Hari Sreenivasan: They can empathize.

Derren Brown: They’re seeing them as vulnerable, vulnerable and vulnerability is a strength when it’s perceived by other people. It doesn’t feel very strong at the time but to everybody watching it, it feels like strength.

Hari Sreenivasan: You almost want to root for them versus you.

Derren Brown: Exactly.

Hari Sreenivasan: Brown has adapted the principles of mentalism for TV, showing how the same methods of suggestion and influence used for his stage shows can work in the real world. In his special “The Push,” Brown orchestrates an elaborate setup with actors to convince an unwitting participant to push a stranger off a roof.

“Derren Brown: The Push” excerpt: “Just give him one big push.”

Hari Sreenivasan: That seems like an insane proposition from the get go. First of all why would you even want to do that?

Derren Brown: Why would you want to do that– yeah (laughs)

Hari Sreenivasan: But then secondly, by the time you get to the end it’s sort of a stunning reveal.

Derren Brown: What I tend to do with these is large scale Truman Show-style set up, so there’s normally one person going through it that doesn’t know that they’re part of a TV show. There’s all these actors and it’s this sort of dark psychological journey. So the point was through social compliance, could you push someone to commit murder? Obviously, not really commit murder because it is staged but they didn’t realize it staged.

Hari Sreenivasan: You’re sort of pulling the audience on camera aside and explaining what’s happening, which I think is something very strange to a U.S. audience thinking about magic because ‘Wait he’s telling us how he’s doing. “

Derren Brown: There’s no magic tricks in it.

“Derren Brown: The Push” excerpt: Chris is enmeshed in a web of lies. That’s important I need him to feel theres one way out when he is told to commit murder.

Derren Brown: You’re now watching a real person go going through a really, you know, a dramatic situation that’s unfolding, which is so much more compelling than someone just trying to look clever. So yeah he– And the point of it is to show about social compliance and what the people that did it. I don’t want to give away the ending of the show from these from these things that do come away very often when the sense of they all come out feeling amazing about it even if it looks like a very dark and reckless journey.

Hari Sreenivasan: One of the other ones “Sacrifice”–

Derren Brown “Sacrifice” Excerpt: “There is absolutely an immigration problem in the United States.”

Derren Brown: Yes, I’m taking someone who’s essentially kind of racist and seeing if they’ll lay down their life for an illegal immigrant and using these powers of persuasion and programming and conditioning and so on to get in there. He was caught up in a narrative for his own socio– socioeconomic pressures that he was under. And he had a particular narrative about Mexican people and what that meant and what their motives were. And the key was to undo that and actually–.

Hari Sreenivasan: To break the story–.

Derren Brown: -and have him see real people. And this isn’t a kind of– it’s not one of those kind of makeover-y type shows where people are spat out on a conveyor belt every week. These things take maybe eight months to make. I do one of them a year and it’s a huge thing for somebody to go through. I’ve always remained friends with them.

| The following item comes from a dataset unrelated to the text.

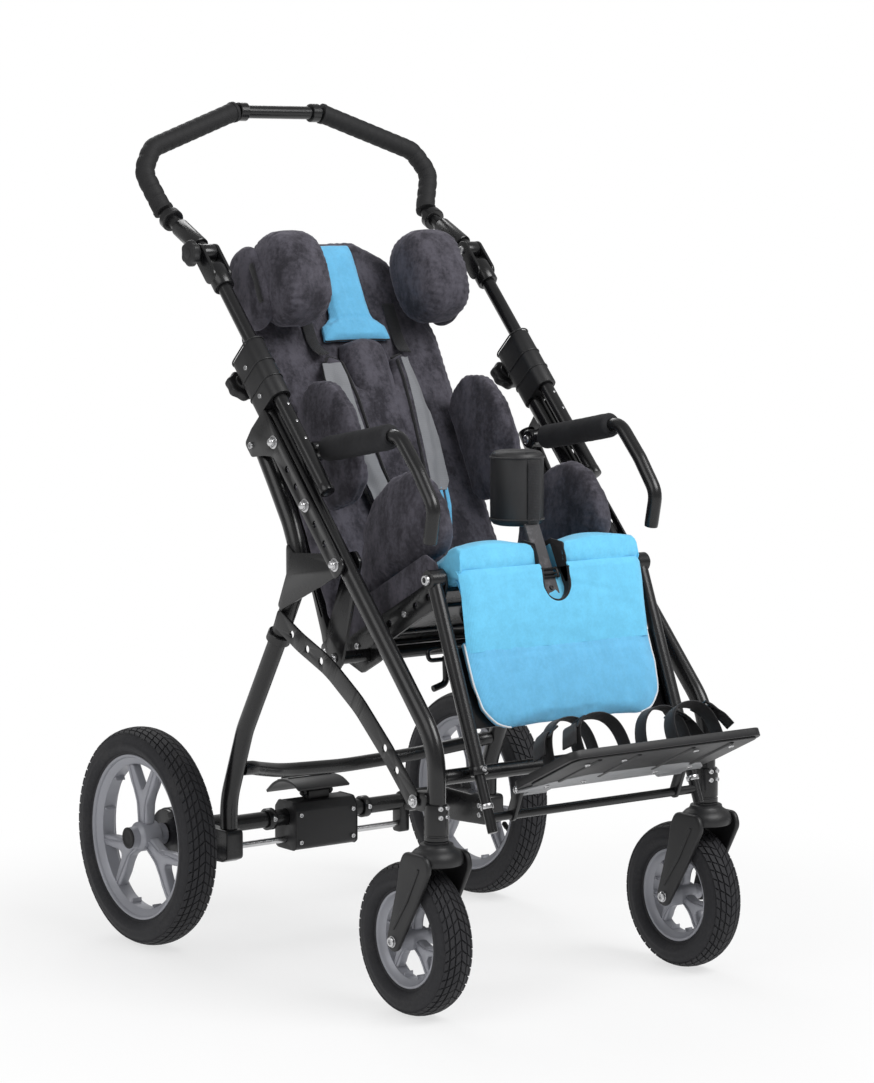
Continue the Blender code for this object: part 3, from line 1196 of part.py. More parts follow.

Hari Sreenivasan: Are you concerned that these people might have PTSD after surviving something like this?

Derren Brown: Well I would be if we if we treated them irresponsibly. But despite how reckless the shows can look, they’re incredibly well handled and vetted. And in terms of the sort of duty of care afterwards, all of that is huge. And I’ve just stayed in touch with them forever and they’ve all said it’s the best thing they’ve ever done. Aside from the weddings and having children.

Hari Sreenivasan: Derren Brown, thanks so much for joining us.

Derren Brown: On that note, thank you very much indeed. Thanks for having me.